How to Trace an Email: The Real Guide to Finding an IP Address

Recently, I was watching a crime investigation show where an officer received an email from a criminal. One of his colleagues immediately said:

“Check the IP address of the email.”

That line alarmed me ⏰.

Is it really possible to find the IP address of an email sender?
And if yes, how useful is it in real life?

I went searching for answers — and what I found was more interesting (and more limited) than TV shows make it look.




Why Track an IP Address from an Email?

Knowing how to analyze an email’s origin can help in:

  • Identifying the approximate sender location

  • Verifying suspicious or spoofed emails

  • Detecting phishing attempts

  • Understanding email authentication and routing

This is especially useful in cybersecurity investigations, not for exact tracking.


Where Does the IP Address Come From?

The IP address (if available) is found inside the email header.

Email headers contain metadata that describes how an email traveled from the sender to the recipient.


How to View Email Headers

Gmail

  1. Open the email

  2. Click the three dots (top-right)

  3. Select “Show original”

Apple Mail

  1. Open the email

  2. Click View → Message → All Headers

Once opened, you’ll see raw technical information.

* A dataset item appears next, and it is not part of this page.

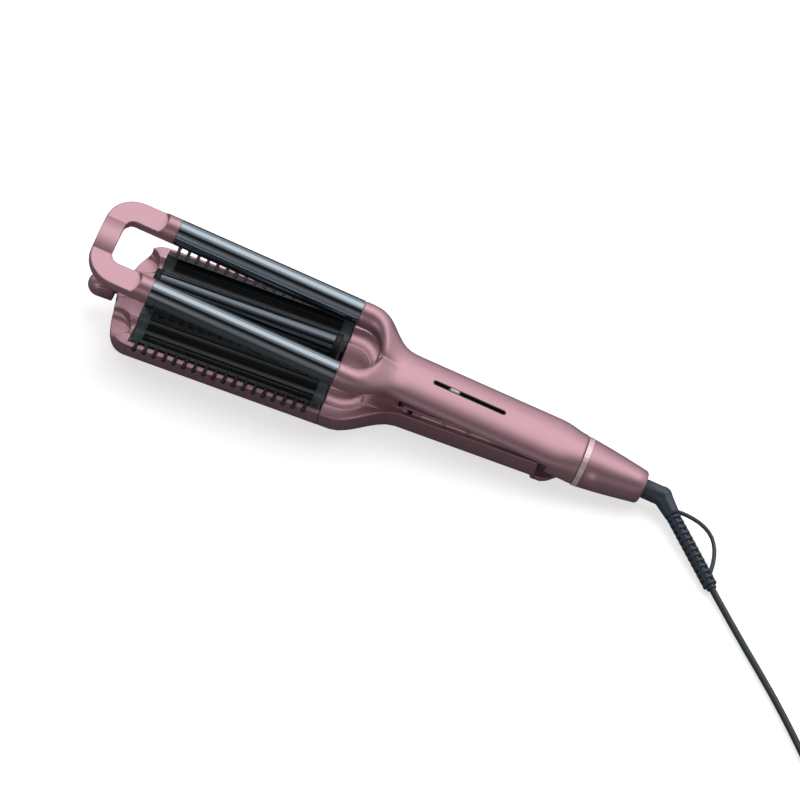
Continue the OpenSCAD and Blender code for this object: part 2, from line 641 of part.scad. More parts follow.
// The cord lies on the table: a lead to a round coil in four layers, then the plug.
lead_start = bend + sleeve_len * sleeve_dir();
lead_points = [lead_start, lead_start + 5 * sleeve_dir(),
               [hinge_x + 132, -73.5, 2.3], [hinge_x + 150, -92.2, 2.3], [hinge_x + 164, -107.3, 2.3],
               [hinge_x + 178, -123.6, 2.3], [hinge_x + 190, -138.5, 2.3], [hinge_x + 202, -152, 2.3],
               [hinge_x + 218, -160.8, 2.3], [hinge_x + 236, -161, 2.3]];
layer_turns = 2.5;
coil_layers = 4;
coil_gap = 0.55;
coil_out_r = 28;
coil_pitch = cord_d + coil_gap;
turn_steps = 24;
coil_centre = [hinge_x + 246, -161 - 28, 0];
// One pile: the spiral runs in and out at a steady rate and turns back in the middle of each
// half turn in which the cord climbs to the next layer.
layer_span = layer_turns + 0.5;
coil_max_r = coil_out_r + coil_pitch / 4;
function coil_radius(turn) =
    let (wave = abs(((turn + 0.25) / layer_span) % 2 - 1))
    coil_max_r - coil_pitch * layer_span * (1 - wave);
function coil_height(turn) =
    let (k = floor(turn / layer_span), f = turn - k * layer_span)
    cord_d / 2 + 0.3 + coil_pitch * (k + smooth((f - layer_turns) / 0.5));
coil_total = coil_layers * layer_span - 0.5;
coil_points = [for (i = [0:ceil(coil_total * turn_steps)])
               let (turn = min(i / turn_steps, coil_total - 0.001), a = 90 - turn * 360, r = coil_radius(turn))
               coil_centre + [r * cos(a), r * sin(a), coil_height(turn)]];
coil_last = coil_points[len(coil_points) - 1];
end_dir = unit(coil_last - coil_points[len(coil_points) - 2]);
plug_start = [coil_last[0] + end_dir[0] * 42, coil_last[1] + end_dir[1] * 42, 7];
end_points = [coil_last, coil_last + end_dir * 6, (coil_last + end_dir * 14) * 0.6 + plug_start * 0.4 + [0, 0, 2],
              plug_start - [end_dir[0], end_dir[1], 0] * 10, plug_start - [end_dir[0], end_dir[1], 0] * 5,
              plug_start];
lead_curve = curve_pass(curve_pass(lead_points));
coil_dir = tangent(coil_points, 0);
module cord_lead() color(slate)
    tube(concat(lead_curve, [coil_points[0]]), cord_d / 2,
         8, concat([for (i = [0:len(lead_curve) - 1]) tangent(concat(lead_curve, [coil_points[0]]), i)],
                   [coil_dir]));
module cord_coil() color(slate)
    tube(coil_points, cord_d / 2, 6,
         [for (i = [0:len(coil_points) - 1]) tangent(coil_points, i)]);
module cord_end() color(slate) tube(curve_pass(end_points), cord_d / 2, 8);
// Least clear distance of the coil to itself, leaving out the turns' own neighbours
coil_clear = min([for (i = [0:len(coil_points) - 1], j = [i + 12:1:len(coil_points) - 1])
                  norm(coil_points[i] - coil_points[j])]) - cord_d;
echo(coil_gap_to_itself = coil_clear);
function path_length(p) = len(p) < 2 ? 0 : [for (i = 1, s = norm(p[1] - p[0]); i < len(p);
    i = i + 1, s = s + (i < len(p) ? norm(p[i] - p[i - 1]) : 0)) s][len(p) - 2];
echo(cord_length = path_length(concat(lead_curve, coil_points, curve_pass(end_points))));

plug_angle = atan2(end_dir[1], end_dir[0]);
module at_plug() translate(plug_start) rotate([0, 0, plug_angle]) children();
plug_len = 35;
plug_w = 26;
plug_t = 13;
module plug_body() color(black) at_plug() difference() {
    union() {
        hull() {
            translate([0.05, 0, 0]) rotate([0, 90, 0]) cylinder(h = 1, r = 3.4, $fn = 24);
            translate([14, 0, 0]) rotate([0, 90, 0]) cylinder(h = 1, r = 5, $fn = 24);
        }
        hull() for (y = [-1, 1], x = [14, plug_len - 1])
            translate([x, y * (plug_w / 2 - plug_t / 2) * (x < 20 ? 0.55 : 1), 0]) rotate([0, 90, 0])
                cylinder(h = 1, r = plug_t / 2 * (x < 20 ? 0.85 : 1), $fn = 32);
    }
    for (s = [-1, 1]) translate([0, s * pin_pitch / 2, 0])
        rod(plug_len - 6, plug_len + 1, plug_pin_r);
}
pin_pitch = 18.6;
plug_pin_r = 2;
module plug_pins() color(metal) at_plug() for (s = [-1, 1])
    translate([0, s * pin_pitch / 2, 0]) {
        rod(plug_len - 5.9, plug_len + 17, plug_pin_r - seat_gap, 32);
        translate([plug_len + 17, 0, 0]) sphere(r = plug_pin_r - seat_gap, $fn = 24);
    }

handle_shell();
tail_housing();
tail_ring();
tail_cone();
clamp_barrel(-1);  // barrel_near
clamp_barrel(1);  // barrel_far
root_collar(-1);  // root_collar_near
root_collar(1);  // root_collar_far
clamp_heater(-1);  // heater_near
clamp_heater(1);  // heater_far
tip_bridge();
slot_bezel();
circuit_board();
slider_button();
hinge_pin();
hinge_spring();
swivel_elbow();
cord_sleeve();
hanging_loop();
cord_lead();
cord_coil();
cord_end();
plug_body();
plug_pins();
jaw_shell();
lever_shell();
lower_tip();
jaw_liner();
trough_plate(-1);  // plate_near
trough_plate(1);  // plate_far
comb(-1);  // comb_near
comb(1);  // comb_far
lever_vents();
lock_button();
shell_screws();
dial_knob();
dial_shaft();
middle_barrel();
middle_heater();
carrier(middle_x0 - carrier_t, 1);  // carrier_front
carrier(middle_x1, -1);  // carrier_rear
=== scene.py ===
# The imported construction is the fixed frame: every piece below is fitted to it, in metres.
import json
import math

import bmesh
import bpy
from mathutils import Matrix, Vector


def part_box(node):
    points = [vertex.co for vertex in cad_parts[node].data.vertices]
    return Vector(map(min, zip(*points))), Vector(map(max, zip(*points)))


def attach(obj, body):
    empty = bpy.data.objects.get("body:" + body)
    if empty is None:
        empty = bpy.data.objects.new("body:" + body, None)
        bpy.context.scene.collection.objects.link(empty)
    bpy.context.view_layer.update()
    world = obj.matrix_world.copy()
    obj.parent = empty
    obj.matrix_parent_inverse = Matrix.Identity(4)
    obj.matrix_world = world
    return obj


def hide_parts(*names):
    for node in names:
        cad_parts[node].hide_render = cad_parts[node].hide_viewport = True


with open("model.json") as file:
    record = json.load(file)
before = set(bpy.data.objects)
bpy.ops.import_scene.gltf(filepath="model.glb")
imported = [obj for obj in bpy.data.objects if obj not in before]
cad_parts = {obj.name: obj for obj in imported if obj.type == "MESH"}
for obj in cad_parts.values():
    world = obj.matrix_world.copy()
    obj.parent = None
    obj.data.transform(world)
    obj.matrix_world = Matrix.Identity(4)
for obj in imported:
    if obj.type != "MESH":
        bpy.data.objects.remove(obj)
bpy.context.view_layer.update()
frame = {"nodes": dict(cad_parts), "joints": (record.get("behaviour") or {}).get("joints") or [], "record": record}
scene = bpy.context.scene
mm = 0.001


# Camera: a long lens from the near side, high up, rolled so that the tool runs down to the right.
# Its place was fitted to the ends of the barrels, the pale ring, the slot, the elbow and the knob.
camera_azimuth = math.radians(-4.86)
camera_elevation = math.radians(54.6)
camera_roll = math.radians(15.88)
camera_distance = 2.2
camera_target = Vector((0.0219, 0.0075, 0.0))
focal_px = 3632
picture_px = 800

forward = Vector((math.sin(camera_azimuth) * math.cos(camera_elevation),
                  math.cos(camera_azimuth) * math.cos(camera_elevation),
                  -math.sin(camera_elevation)))
level_right = forward.cross(Vector((0, 0, 1))).normalized()
level_up = level_right.cross(forward)
right = level_right * math.cos(camera_roll) + level_up * math.sin(camera_roll)
up = level_up * math.cos(camera_roll) - level_right * math.sin(camera_roll)
camera_data = bpy.data.cameras.new("camera")
camera_data.sensor_width = 36
camera_data.lens = focal_px / picture_px * camera_data.sensor_width
camera = bpy.data.objects.new("camera", camera_data)
camera_axes = Matrix((right, up, -forward)).transposed().to_4x4()
camera.matrix_world = Matrix.Translation(camera_target - forward * camera_distance) @ camera_axes
scene.collection.objects.link(camera)
scene.camera = camera
scene.view_settings.view_transform = "Standard"


# Studio: a white floor that keeps the tool's soft shadow, a broad window of light from the far
# side to overhead, a dark gap where the photographer stands, and a low pale panel in front.
# A Signal wraps a shader's socket, so that masks are written as plain expressions. A Finish is
# one material: node() adds any node from its settings and the values of its sockets.
class Signal:
    def __init__(self, finish, socket):
        self.finish = finish
        self.socket = socket

    def maths(self, operation, first, second):
        return self.finish.node("ShaderNodeMath", {"operation": operation}, {0: first, 1: second})

    def __add__(self, other):
        return self.maths("ADD", self, other)

    def __sub__(self, other):
        return self.maths("SUBTRACT", self, other)

    def __rsub__(self, other):
        return self.maths("SUBTRACT", other, self)

    def __mul__(self, other):
        return self.maths("MULTIPLY", self, other)

    def __gt__(self, other):
        return self.maths("GREATER_THAN", self, other)

    def __lt__(self, other):
        return self.maths("LESS_THAN", self, other)

    __radd__ = __add__
    __rmul__ = __mul__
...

What’s Inside an Email Header?

An email header may include:

  • From: Sender’s email address

  • To: Recipient’s email address

  • Subject: Subject line

  • Date: Time and date sent

  • Return-Path: Address for bounce messages

  • Received:

    • A list of mail servers the email passed through

    • Sometimes includes IP addresses

  • Message-ID: Unique identifier for the email

  • Content-Type & MIME-Version: Email formatting details

  • SPF, DKIM, DMARC:

    • Authentication mechanisms

    • Help verify sender legitimacy

  • X-Originating-IP:

    • Sometimes reveals sender IP

    • Often hidden by major providers

  • User-Agent: Software used to send the email

⚠️ Important:
The first “Received” entry (from bottom to top) is usually the most relevant — but not always trustworthy.


How to Trace an Email IP Address

If you do find an IP address:

  1. Copy the IP

  2. Use an IP lookup service such as:

    • ipinfo.io

    • Whois

    • IP Location tools

  3. Analyze the results

You may see:

  • Country / city (approximate)

  • ISP name

  • Organization

  • Latitude & longitude (approximate)

⚠️ This is not exact GPS location.


Limitations of Email IP Tracking (Reality Check)

This is where TV shows lie.

 Dynamic IPs

Most home networks use IPs that change frequently.

 VPNs & Proxies

Senders using VPNs hide their real location.

 Email Providers

Services like Gmail, Outlook, ProtonMail mask user IPs completely.

 Mail Servers ≠ Sender

Often the IP belongs to a mail server, not the sender.

👉 Result:
You usually identify infrastructure, not the individual.


Tracing a Sender Without an IP Address

If IP tracking fails, investigators rely on OSINT techniques:

1️⃣ Email Domain Analysis

  • .in, .co.uk, .edu, etc. give contextual clues

2️⃣ Google Dorking

  • Search the email in quotes

  • Look for forum posts, breaches, profiles

3️⃣ Signature & Metadata

  • Company name

  • Phone numbers

  • Address hints

  • Job titles

4️⃣ Behavioral Analysis

  • Writing style

  • Time of sending (timezone clues)

  • Language patterns


Final Thoughts

Finding an IP address from an email is possible, but:

It rarely tells you who sent the email — only how it traveled.

For cybersecurity students, the real value lies in:

  • Understanding email infrastructure

  • Detecting spoofing and phishing

  • Learning authentication mechanisms

Not Hollywood-style tracking.


Key Takeaway

Email IP analysis is an investigative clue, not a tracking weapon.

And that’s exactly what makes it interesting.